March 12, National Tree Planting Day, has been celebrated with enthusiasm since it began in 1979. Tree planting has become a way of life for the Chinese people, with millions of citizens volunteering to help make the country greener.

 

Tree planting is something of a tradition, marking the beginning of children’s schooling, enrollment in college or enlistment in the military, or a wedding or birthday.

 

Many trees are planted in special places in honor of outstanding civil servants, model workers, journalists, and Party members, and to help raise public awareness of environmental protection.

 

“Each spring, citizens have a duty to plant trees.
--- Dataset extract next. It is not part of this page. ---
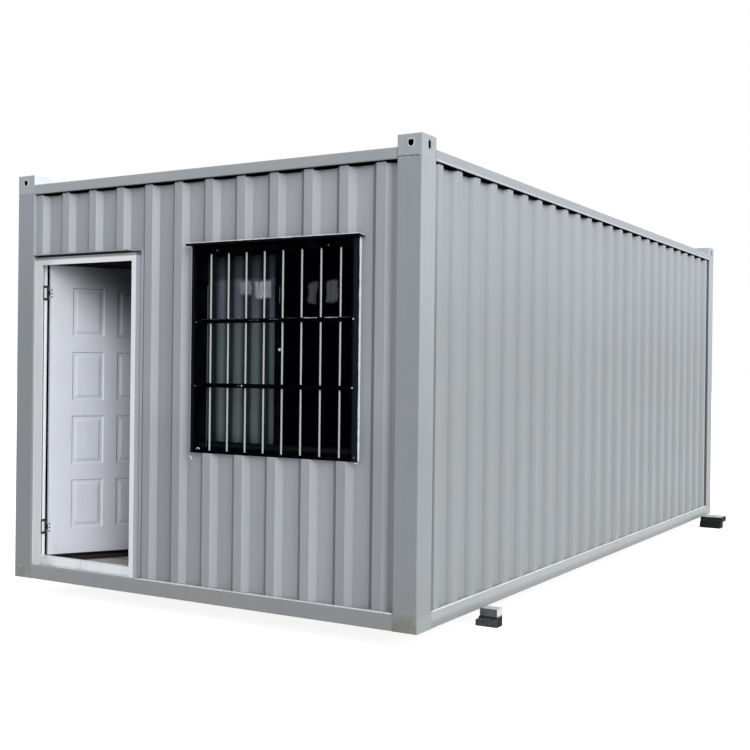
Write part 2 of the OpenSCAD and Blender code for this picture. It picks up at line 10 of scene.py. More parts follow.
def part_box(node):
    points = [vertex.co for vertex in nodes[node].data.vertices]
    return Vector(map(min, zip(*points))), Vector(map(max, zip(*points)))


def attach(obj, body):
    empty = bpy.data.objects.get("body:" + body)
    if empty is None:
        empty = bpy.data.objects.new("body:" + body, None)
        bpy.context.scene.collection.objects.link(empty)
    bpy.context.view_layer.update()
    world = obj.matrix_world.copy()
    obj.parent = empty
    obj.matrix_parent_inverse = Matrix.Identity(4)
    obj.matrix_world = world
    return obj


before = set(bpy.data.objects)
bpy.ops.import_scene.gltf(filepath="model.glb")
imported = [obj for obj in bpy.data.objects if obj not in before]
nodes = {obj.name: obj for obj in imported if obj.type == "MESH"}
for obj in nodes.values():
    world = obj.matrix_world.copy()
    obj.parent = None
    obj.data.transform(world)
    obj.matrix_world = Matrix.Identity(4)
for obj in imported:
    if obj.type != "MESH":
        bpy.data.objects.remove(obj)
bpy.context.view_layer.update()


# --- Studio -------------------------------------------------------------------------------
# A pale floor under the blocks, an even sky, one broad soft lamp high on the right and a
# weaker one behind on the left, and the camera at standing eye height off the front right
# corner.
camera = bpy.data.objects.new("camera", bpy.data.cameras.new("camera"))
bpy.context.collection.objects.link(camera)
bpy.context.scene.camera = camera
camera.data.sensor_width = 36
camera.data.lens = 53.74224
camera.data.clip_end = 200
CAMERA_PLACE = (4.2134, -8.1077, 1.4637)
turn, tilt, roll = (math.radians(v) for v in (30.512, 0.203, 0.674))
away = Vector((math.sin(turn) * math.cos(tilt), -math.cos(turn) * math.cos(tilt), math.sin(tilt)))
across = Vector((math.cos(turn), math.sin(turn), 0))
upward = away.cross(across)
aim = Matrix((across * math.cos(roll) + upward * math.sin(roll),
              upward * math.cos(roll) - across * math.sin(roll), away)).transposed().to_4x4()
camera.matrix_world = Matrix.Translation(CAMERA_PLACE) @ aim

# Each lamp's name, strength, spread in degrees, and the way to it from the cabin.
LAMPS = (("right_lamp", 2.4, 55, (0.82, -0.33, 0.47)),
         ("back_lamp", 1.23, 50, (-0.60, 0.70, 0.35)))
for name, energy, spread, toward in LAMPS:
    lamp = bpy.data.objects.new(name, bpy.data.lights.new(name, "SUN"))
    bpy.context.collection.objects.link(lamp)
    lamp.data.energy = energy
    lamp.data.angle = math.radians(spread)
    lamp.rotation_euler = Vector(toward).to_track_quat("Z", "Y").to_euler()

bpy.context.scene.view_settings.view_transform = "Standard"

# The sky that lights the cabin is a faint blue; the one behind it is seen as plain white.
SKY_LIGHT, SKY_SEEN = ((0.93, 0.96, 1.0, 1), 0.59), ((1, 1, 1, 1), 1.0)
GLOSS_AND_GLASS = ("Is Glossy Ray", "Is Transmission Ray")
sky = bpy.data.worlds.new("sky")
bpy.context.scene.world = sky
sky.use_nodes = True
sky_tree = sky.node_tree
sky_tree.nodes.clear()
sky_out = sky_tree.nodes.new("ShaderNodeOutputWorld")
sky_mix = sky_tree.nodes.new("ShaderNodeMixShader")
sky_path = sky_tree.nodes.new("ShaderNodeLightPath")
for place, (colour, strength) in enumerate((SKY_LIGHT, SKY_SEEN), 1):
    shade = sky_tree.nodes.new("ShaderNodeBackground")
    shade.inputs["Color"].default_value = colour
    shade.inputs["Strength"].default_value = strength
    sky_tree.links.new(shade.outputs[0], sky_mix.inputs[place])
sky_seen = sky_path.outputs["Is Camera Ray"]
for ray in GLOSS_AND_GLASS:
    either = sky_tree.nodes.new("ShaderNodeMath")
    either.operation = "MAXIMUM"
    sky_tree.links.new(sky_seen, either.inputs[0])
    sky_tree.links.new(sky_path.outputs[ray], either.inputs[1])
    sky_seen = either.outputs[0]
sky_tree.links.new(sky_seen, sky_mix.inputs[0])
sky_tree.links.new(sky_mix.outputs[0], sky_out.inputs[0])


class Value:
    """One socket of a finish, so that maths on it reads as Python."""

    def __init__(self, finish, socket):
        self.finish = finish
        self.socket = socket

    def maths(self, operation, *others):
        values = dict(enumerate((self,) + others))
        return self.finish.node("ShaderNodeMath", values, operation=operation)

    def __add__(self, other):
        return self.maths("ADD", other)

    __radd__ = __add__

    def __mul__(self, other):
        return self.maths("MULTIPLY", other)

    __rmul__ = __mul__

    def __sub__(self, other):
        return self.maths("SUBTRACT", other)

    def __rsub__(self, other):
        return self.finish.node("ShaderNodeMath", {0: other, 1: self}, operation="SUBTRACT")

    def __truediv__(self, other):
        return self.maths("DIVIDE", other)

    def __pow__(self, other):
        return self.maths("POWER", other)

    def __abs__(self):
        return self.maths("ABSOLUTE")

    def least(self, other):
        return self.maths("MINIMUM", other)

    def most(self, other):
        return self.maths("MAXIMUM", other)

    def ramp(self, start, end):
        """0 at start, 1 at end, smooth between them; start may be the larger."""
        low, high = (start, end) if start < end else (end, start)
        span = {"Value": self, "From Min": low, "From Max": high}
        eased = self.finish.node("ShaderNodeMapRange", span, interpolation_type="SMOOTHSTEP")
        return eased if start < end else 1 - eased

    def band(self, low, high, soft):
        """1 between two values, falling to 0 over a soft edge outside them."""
        return self.ramp(low - soft, low) * self.ramp(high + soft, high)


class Finish:
    """A surface's material, with its shader's sockets set by name."""

    def __init__(self, name):
        self.material = bpy.data.materials.new(name)
        self.material.use_nodes = True
        self.tree = self.material.node_tree
        self.tree.nodes.clear()
        self.out = self.tree.nodes.new("ShaderNodeOutputMaterial")
        self.shader = self.tree.nodes.new("ShaderNodeBsdfPrincipled")
        self.tree.links.new(self.shader.outputs[0], self.out.inputs[0])
        self.place = self.node("ShaderNodeTexCoord", output="Object")
        self.x, self.y, self.z = self.parts(self.place)

    def parts(self, vector):
        """The three parts of a vector."""
        return [self.node("ShaderNodeSeparateXYZ", {0: vector}, output=axis) for axis in "XYZ"]

    def facing(self):
        """The three parts of the direction that the surface faces on its own piece."""
        return self.parts(self.node("ShaderNodeTexCoord", output="Normal"))

    def up(self, start, end):
        """0 to 1 between two heights in metres above the frame's foot."""
        return self.z.ramp(base + start, base + end)

    def behind(self, start, end):
        """0 to 1 between two distances in metres back from the posts' front face."""
        return self.y.ramp(front + start, front + end)

    def front_half(self):
        """0 to 1 over the first metre forward of the cabin's middle."""
        return self.y.ramp(0.0, -1.0)

    def rear_half(self):
        """0 to 1 over the first metre back from the cabin's middle."""
        return self.y.ramp(0.0, 1.0)

    def link(self, value, socket):
        if isinstance(value, Value):
            self.tree.links.new(value.socket, socket)
        elif isinstance(value, tuple) and len(value) == 3 and socket.type == "RGBA":
            socket.default_value = value + (1,)
        else:
            socket.default_value = value

    def node(self, kind, values=None, output=0, **settings):
        made = self.tree.nodes.new(kind)
        for name, setting in settings.items():
            setattr(made, name, setting)
        for name, value in (values or {}).items():
            self.link(value, made.inputs[name])
        return Value(self, made.outputs[output])

    def noise(self, scale, detail=3.0, stretch=(1, 1, 1), seed=0.0, rough=0.5):
        where = self.node("ShaderNodeMapping", {"Vector": self.place, "Scale": stretch,
                                                "Location": (seed, seed * 1.7, seed * 0.6)})
        return self.node("ShaderNodeTexNoise", {"Vector": where, "Scale": scale,
                                                "Detail": detail, "Roughness": rough})

    def mix(self, amount, first, second):
        """A colour part way from the first to the second."""
        return self.node("ShaderNodeMix", {0: amount, 6: first, 7: second}, output=2,
                         data_type="RGBA")

    def toned(self, colour, tone):
        """A colour made lighter or darker."""
        return self.node("ShaderNodeVectorMath", {0: colour, "Scale": tone}, operation="SCALE")

    def bump(self, height, strength, depth, under=None):
        values = {"Height": height, "Strength": strength, "Distance": depth}
        if under is not None:
            values["Normal"] = under
        return self.node("ShaderNodeBump", values)

    def set(self, **sockets):
        for name, value in sockets.items():
            self.link(value, self.shader.inputs[name.replace("_", " ")])
        return self.material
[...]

There will be dozens of places open to the public for tree planting in urban areas, particularly in metropolises like Beijing and Shanghai,” said Zhou Lijun, an official with the National Afforestation Commission (NAC) in Beijing.

 

Most places provide free planting kits, and people can buy various kinds of saplings for prices ranging from 20 to 40 yuan (US$2.40 to US$4.80).

 

In rural areas “planting more trees to get rich” has become a popular slogan, since farmers can sell some of their mature trees to make money.

 

People are also allowed to donate money for tree planting if they are too busy to attend afforestation season events, NAC experts say.

 

National Tree Planting Day grew into a national voluntary tree-planting campaign in the early 1980s, after a 1981 resolution by China’s top legislature declared that every healthy Chinese citizen older than 11 has a duty to plant three to five trees each year without pay.

 

Last year, nearly 560 million people planted more than 2.5 billion trees throughout China. The cumulative number of volunteers has reached 8.8 billion, with more than 42 billion trees planted between 1982 and 2003, according to the NAC.

 

China is now home to a world-record 46 million hectares of cultivated trees.